Big Adventure Cinema’s Launch at 81 Renshaw Street!

Big Adventure Cinema’s Launch at 81 Renshaw Street!

Big Adventure Cinema describe themselves as “a group of film fans on a journey to build a new community cinema for all Liverpudlians,” and on the whole, a group with ‘community’ at its heart. They will be hosting pop up events around Liverpool, bringing the magic of cinema, like you have probably not experienced before, to the city.

By Natalie Romero

At the celebration of their launch on Friday, the sense of community was certainly strong.

81 Renshaw Street played host to the evening, where their event space was transformed into a cinema that soon became totally packed, as people poured in to see the double bill special. This marked the first of 6 screenings which will be funded by the British Film Institute. Big Adventure cinema will be resident at 81 Renshaw St for the next 6 weeks, and will then move on to other venues, to be announced.

Celebrating their launch, the audience enjoyed a double bill screening of two amazing films, that may have seemed very niche, at first: a short history of the Berlin wall from the intriguing point of view of the rabbits that live alongside it, and the journey of cinema in India as told by the Special Jury Prize winner at Cannes Film Festival 2016, ‘Cinema Travellers.’ Both films proved a phenomenal success and were received by an engaged audience who were keen to ask questions and discuss the films.

The first began with incredible vintage footage of 1930s Berlin, of people communicating across the wall. It depicts the war and the unrest that followed in a childlike, innocent way, that while maintaining integrity, clearly demonstrates an allegory of power and consequence. Of course the rabbits are adorable, but what they stand for resonates chillingly with the plight of the divided people of Germany, and in the wider sense, all of Europe. They are completely encircled by the wall, trapped within their meadow. They are perfectly safe, but perfectly inconsequential. Perhaps for this reason, in a curiosity that may seen distinctly human, they still crave the outside, despite their apparent Eden.

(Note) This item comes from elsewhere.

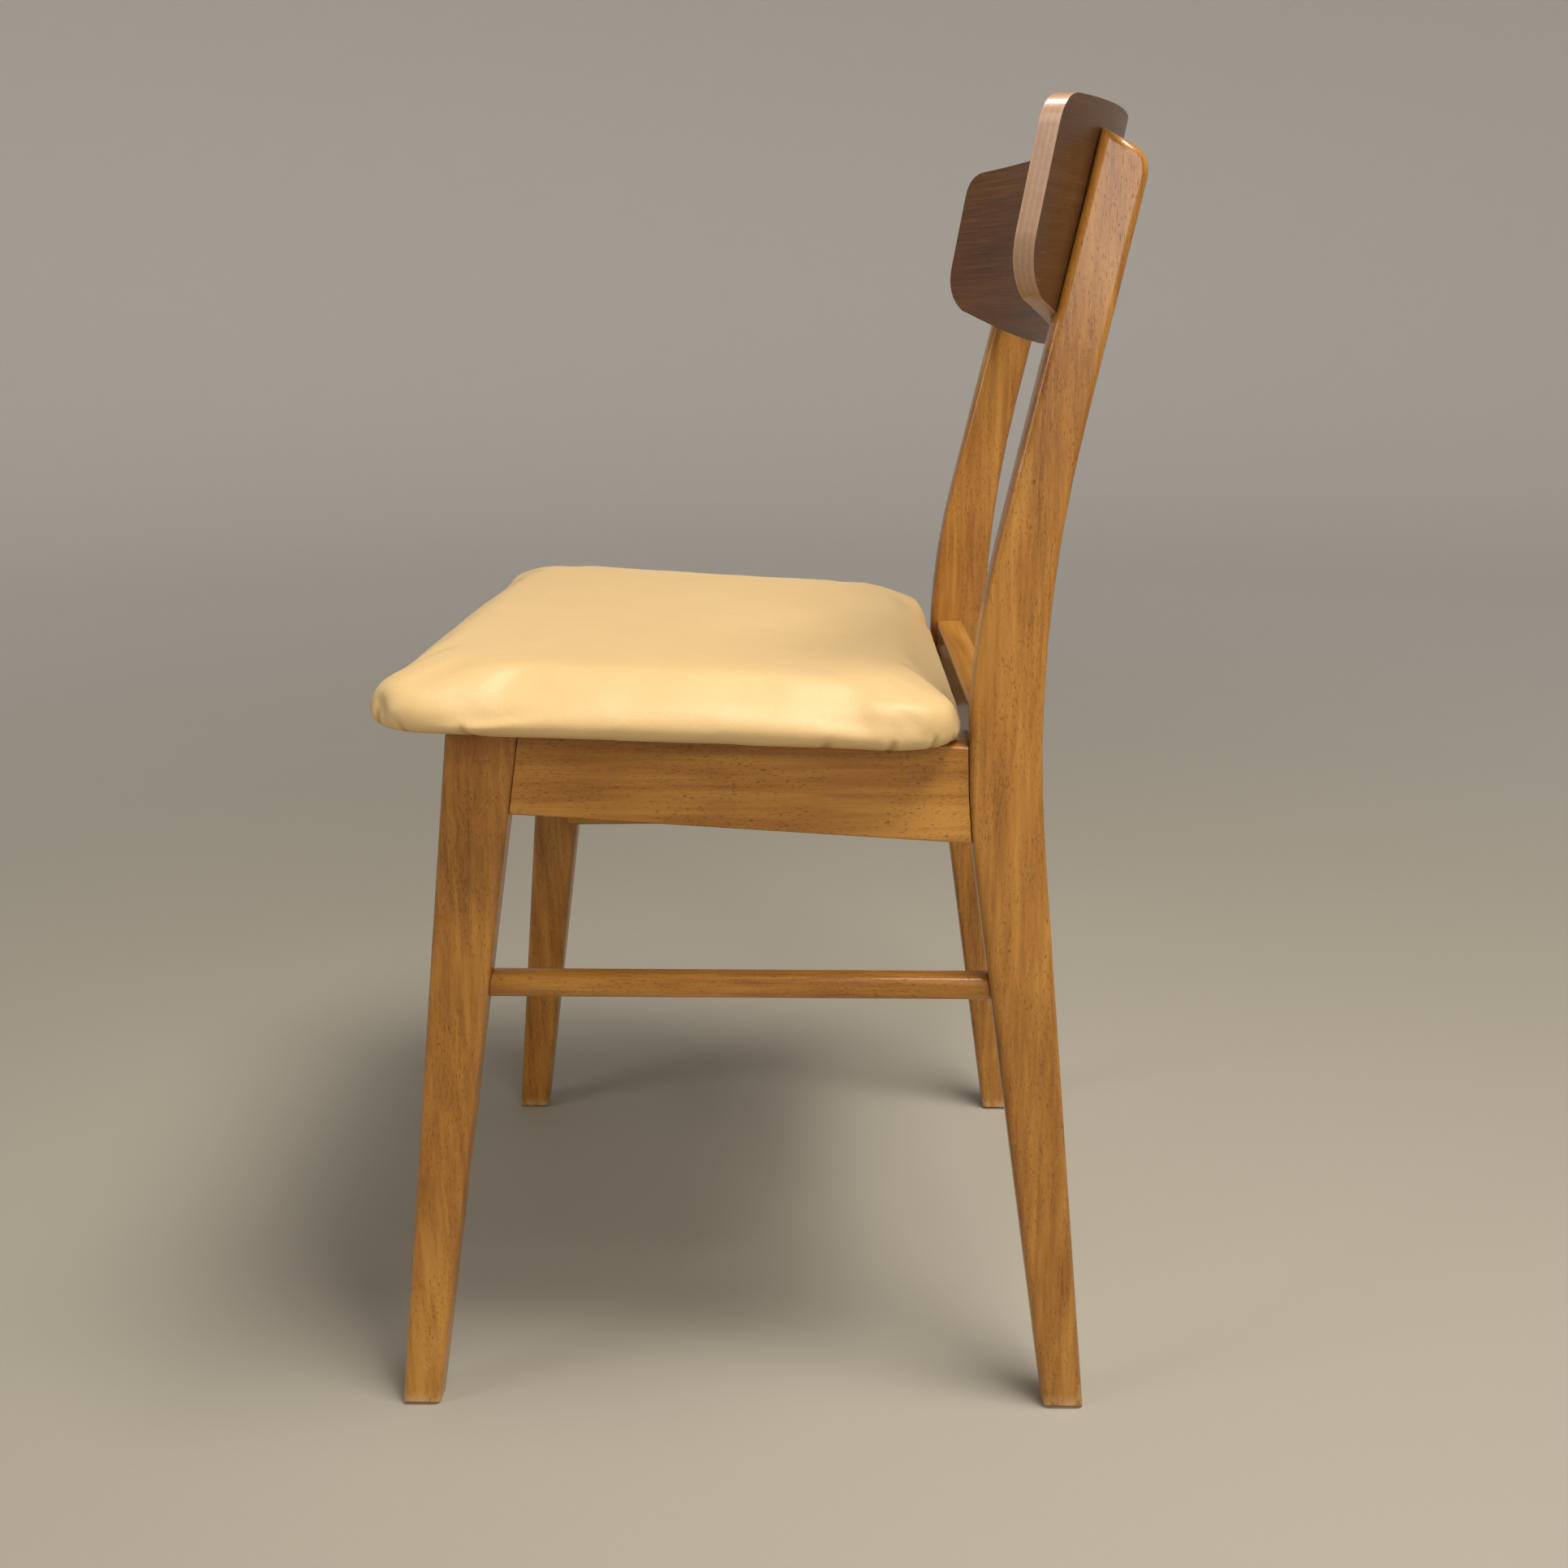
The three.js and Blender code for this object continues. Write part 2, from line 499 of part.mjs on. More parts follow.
function blockScrew(corner, toward, grow = 0) {
  const { side, end } = corner;
  const { x, y } = blockFrame(corner);
  const z = blockLevel(corner, y);
  const back = 17;
  const [head, along] = toward === 'side'
    ? [[side * (x - back), y - end * (BLOCK.leg - 9), z - 4], [side, 0, 0]]
    : [[side * (x - BLOCK.leg + 9), y - end * back, z - 4], [0, end, 0]];
  const long = back + (toward === 'side' ? 11 : 9);
  const body = screwBody(BLOCK_SCREW, head, along, long, grow);
  if (grow === 0) return body;
  const clear = new THREE.Vector3(...along).multiplyScalar(-30).add(new THREE.Vector3(...head)).toArray();
  return body.add(solid(bar(BLOCK_SCREW.head / 2 + 2 * grow, clear, head)));
}

function seatScrew(corner, grow = 0) {
  const { side, end } = corner;
  const { x, y } = blockFrame(corner);
  const at = [side * (x - BLOCK.leg * 0.42), y - end * BLOCK.leg * 0.42];
  const low = blockLevel(corner, y) - BLOCK.high / 2 - SEAT_SCREW.headHigh - FIT;
  return screwBody(SEAT_SCREW, [...at, low], [0, 0, 1], SEAT_SCREW.long + SEAT_SCREW.headHigh, grow);
}

// ---- assembly --------------------------------------------------------------
const group = new THREE.Group();
group.name = 'dining_chair';
const rearmost = Math.max(uprightBackY(rearLegTop - REAR_LEG.topFall),
  panelMiddle + PANEL.thick + PANEL.lean * (PANEL.top - panelLevel));
group.position.y = -(FRONT_LEG.footFront + rearmost) / 2;   // the base is centred on the origin
const frame = new THREE.Group();
const seat = new THREE.Group();
seat.position.z = SEAT.height;
seat.rotation.x = -Math.atan(SEAT.fall);
group.add(frame, seat);
group.updateMatrixWorld(true);

function piece(parent, name, shape, material) {
  const mesh = new THREE.Mesh(shape.isBufferGeometry ? shape : surface(shape), material());
  mesh.name = name;
  parent.add(mesh);
}

const panelHoles = fixings.map((f) => panelScrew(f, FIT));
const blockHoles = corners.flatMap((corner) =>
  [blockScrew(corner, 'side', FIT), blockScrew(corner, 'cross', FIT)]);

for (const [name, side] of [['left', 1], ['right', -1]]) {
  const mortise = stretcherTenon(side, FIT);
  piece(frame, `${name}_front_leg`, cut(frontLegBody(side), mortise, ...dowelHoles), beech);
  piece(frame, `${name}_rear_leg`, cut(rearLegBody(side), mortise, panelRebate(), ...dowelHoles,
    ...panelHoles, ...fixings.map(plugHole)), beech);
  piece(frame, `${name}_side_rail`, cut(sideRailBody(side), ...dowelHoles, ...blockHoles), beech);
  piece(frame, `${name}_stretcher`, stretcherBody(side), beech);
}
piece(frame, 'front_rail', cut(frontRailBody(), ...dowelHoles, ...blockHoles), beech);
piece(frame, 'rear_rail', cut(rearRailBody(), ...dowelHoles, ...blockHoles), beech);
dowels.forEach(({ name, from, to }) => piece(frame, name, solid(bar(DOWEL.across / 2, from, to)), dowelBeech));

piece(frame, 'back_panel', cut(panelBody(), ...panelHoles), teak);
for (const f of fixings) {
  piece(frame, `${f.name}_panel_screw`, panelScrew(f), steel);
  piece(frame, `${f.name}_panel_plug`, panelPlug(f), beech);
}

const toSeat = seat.matrix.clone().invert();
const seatHoles = corners.map((corner) => solid(surface(seatScrew(corner, FIT)).applyMatrix4(toSeat)));
piece(seat, 'seat_cover', cut(coverBody(), ...seatHoles), leatherette);
piece(seat, 'seat_board', cut(solid(boardGeometry()), ...seatHoles), birchPly);
piece(seat, 'seat_foam', foamGeometry(), foamRubber);

for (const corner of corners) {
  piece(frame, `${corner.name}_corner_block`, blockBody(corner), beechBlock);
  piece(frame, `${corner.name}_block_side_screw`, blockScrew(corner, 'side'), steel);
  piece(frame, `${corner.name}_block_cross_screw`, blockScrew(corner, 'cross'), steel);
  piece(frame, `${corner.name}_seat_screw`, seatScrew(corner), steel);
}

export default group;
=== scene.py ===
"""Dining chair: beech frame, bowed back panel and a padded leatherette seat, dressed round the CAD frame."""

import logging
import math
from dataclasses import dataclass, field
from enum import Enum
from typing import Callable, Optional, Union

import bpy
from mathutils import Matrix, Vector, noise


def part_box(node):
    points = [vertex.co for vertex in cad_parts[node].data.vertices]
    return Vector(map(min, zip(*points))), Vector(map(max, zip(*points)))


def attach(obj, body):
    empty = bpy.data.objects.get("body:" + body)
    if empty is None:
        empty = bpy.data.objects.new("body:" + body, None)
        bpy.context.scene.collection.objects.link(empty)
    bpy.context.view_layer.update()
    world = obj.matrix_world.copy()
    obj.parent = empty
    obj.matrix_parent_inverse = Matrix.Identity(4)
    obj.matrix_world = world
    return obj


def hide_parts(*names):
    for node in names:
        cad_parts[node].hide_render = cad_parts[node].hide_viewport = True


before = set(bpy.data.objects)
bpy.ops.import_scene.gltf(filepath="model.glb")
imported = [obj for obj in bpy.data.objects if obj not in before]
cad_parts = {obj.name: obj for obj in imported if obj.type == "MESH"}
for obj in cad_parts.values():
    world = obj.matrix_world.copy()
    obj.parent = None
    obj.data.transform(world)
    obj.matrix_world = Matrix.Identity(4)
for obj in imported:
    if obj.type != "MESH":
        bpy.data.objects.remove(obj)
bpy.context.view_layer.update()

LOG = logging.getLogger("dining_chair")
MM = 0.001
BODY = "root"

Value = Union["Wire", float, tuple]


# ---- shader graphs ----------------------------------------------------------
def rgba(value: Value) -> Value:
    """A plain colour with full alpha; anything else as it is."""
    return (*value, 1.0) if isinstance(value, tuple) else value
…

It was the second film’s Liverpool debut, having only been screened a handful of times in the UK after its success at Cannes. It follows the journey of a projectionist, travelling around India with a roaming carnival, screening movies and trying to keep up with changing technologies. It is “a wistful look at the last cinemas in India as the advent of digital technology takes over from traditional 35mm film,” as described by Big Adventure Cinema. The film is colourful, light hearted, beautifully crafted in a way that mixes cinematic narrative and documentary style journalism. It shows the bewilderment amusement and outright amazement of some of the poorest communities in rural India, as they see the moving image, maybe for the first time, maybe for the thousandth; nevertheless, what comes through is the loving reverence each trip to the cinema is treated with, the joy that it brings to these lives, and what a blessing this luxury is considered to be.

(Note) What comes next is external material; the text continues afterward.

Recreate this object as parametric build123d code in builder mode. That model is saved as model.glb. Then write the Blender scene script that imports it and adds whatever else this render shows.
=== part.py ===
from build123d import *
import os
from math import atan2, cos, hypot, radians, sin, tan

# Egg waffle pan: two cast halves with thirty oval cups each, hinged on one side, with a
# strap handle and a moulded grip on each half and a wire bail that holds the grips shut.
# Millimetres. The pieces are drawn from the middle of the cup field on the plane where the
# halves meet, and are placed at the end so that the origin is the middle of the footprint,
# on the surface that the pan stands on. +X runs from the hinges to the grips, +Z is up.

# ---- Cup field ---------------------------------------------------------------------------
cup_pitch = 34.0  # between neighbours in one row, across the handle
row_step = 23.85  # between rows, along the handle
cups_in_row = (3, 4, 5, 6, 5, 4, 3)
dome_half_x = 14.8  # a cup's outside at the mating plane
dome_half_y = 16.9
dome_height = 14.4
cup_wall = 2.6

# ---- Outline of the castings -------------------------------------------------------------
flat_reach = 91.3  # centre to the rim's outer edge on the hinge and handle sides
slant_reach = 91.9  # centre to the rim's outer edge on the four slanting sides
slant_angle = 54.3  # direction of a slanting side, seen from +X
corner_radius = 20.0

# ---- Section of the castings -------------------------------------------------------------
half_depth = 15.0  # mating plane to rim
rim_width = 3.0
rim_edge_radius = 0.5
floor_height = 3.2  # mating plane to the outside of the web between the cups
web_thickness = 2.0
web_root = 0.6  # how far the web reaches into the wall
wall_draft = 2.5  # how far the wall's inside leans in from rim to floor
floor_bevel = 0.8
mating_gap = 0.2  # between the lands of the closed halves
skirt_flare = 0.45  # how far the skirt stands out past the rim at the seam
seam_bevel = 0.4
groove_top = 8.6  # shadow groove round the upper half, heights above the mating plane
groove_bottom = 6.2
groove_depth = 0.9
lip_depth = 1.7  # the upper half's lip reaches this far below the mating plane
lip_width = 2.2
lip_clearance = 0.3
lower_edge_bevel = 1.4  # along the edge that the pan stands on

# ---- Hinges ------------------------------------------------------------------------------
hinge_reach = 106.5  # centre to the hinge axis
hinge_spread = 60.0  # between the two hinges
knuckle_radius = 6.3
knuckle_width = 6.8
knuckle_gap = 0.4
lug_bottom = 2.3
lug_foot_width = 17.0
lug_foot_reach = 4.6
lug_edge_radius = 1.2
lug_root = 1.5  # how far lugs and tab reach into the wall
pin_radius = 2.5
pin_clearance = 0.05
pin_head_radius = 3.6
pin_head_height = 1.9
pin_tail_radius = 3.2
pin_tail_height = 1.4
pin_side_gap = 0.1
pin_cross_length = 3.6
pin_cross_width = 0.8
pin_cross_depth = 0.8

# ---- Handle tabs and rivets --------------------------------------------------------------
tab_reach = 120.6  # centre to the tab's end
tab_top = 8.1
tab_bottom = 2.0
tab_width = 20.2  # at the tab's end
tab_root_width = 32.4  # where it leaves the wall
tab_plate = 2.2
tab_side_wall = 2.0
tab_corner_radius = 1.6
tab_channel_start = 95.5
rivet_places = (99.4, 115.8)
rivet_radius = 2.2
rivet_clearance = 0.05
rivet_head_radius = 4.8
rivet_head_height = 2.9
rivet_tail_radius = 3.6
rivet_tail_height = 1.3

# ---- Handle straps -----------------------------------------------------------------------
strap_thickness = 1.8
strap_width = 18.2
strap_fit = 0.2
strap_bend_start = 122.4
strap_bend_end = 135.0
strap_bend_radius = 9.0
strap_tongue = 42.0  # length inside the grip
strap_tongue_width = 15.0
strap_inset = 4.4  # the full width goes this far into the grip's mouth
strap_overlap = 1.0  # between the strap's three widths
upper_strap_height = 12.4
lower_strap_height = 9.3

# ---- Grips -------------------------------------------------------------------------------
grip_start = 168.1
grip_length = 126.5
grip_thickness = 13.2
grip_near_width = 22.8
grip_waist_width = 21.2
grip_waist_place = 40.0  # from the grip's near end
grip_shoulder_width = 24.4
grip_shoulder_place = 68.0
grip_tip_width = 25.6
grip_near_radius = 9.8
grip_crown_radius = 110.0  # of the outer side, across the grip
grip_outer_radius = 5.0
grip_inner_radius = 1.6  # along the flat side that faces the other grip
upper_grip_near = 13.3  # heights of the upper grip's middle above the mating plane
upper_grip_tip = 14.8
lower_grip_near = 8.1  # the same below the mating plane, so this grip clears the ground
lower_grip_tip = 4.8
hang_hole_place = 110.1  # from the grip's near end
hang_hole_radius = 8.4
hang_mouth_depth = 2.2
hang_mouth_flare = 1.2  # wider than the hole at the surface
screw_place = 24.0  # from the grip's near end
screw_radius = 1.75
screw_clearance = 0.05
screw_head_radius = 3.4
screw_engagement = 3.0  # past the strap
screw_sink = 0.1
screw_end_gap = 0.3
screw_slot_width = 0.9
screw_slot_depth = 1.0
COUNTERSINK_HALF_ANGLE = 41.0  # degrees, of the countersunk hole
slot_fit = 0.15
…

This movie certainly makes us question our western of doing things, and suddenly makes much of modern day entertainment feel distinctly sterile. In many ways, this film embodies the exact essence of what Big Adventure Cinema is trying to achieve: a renewed appreciation in film for what it actually is: art created by a community, for a community.

Notably, these two films are each directed by female directors, which is something Big Adventure Cinema feels very strongly about supporting. I caught up with Anselm Burke and Monica Rodriguez, two of the projects masterminds, for a little chat after the event…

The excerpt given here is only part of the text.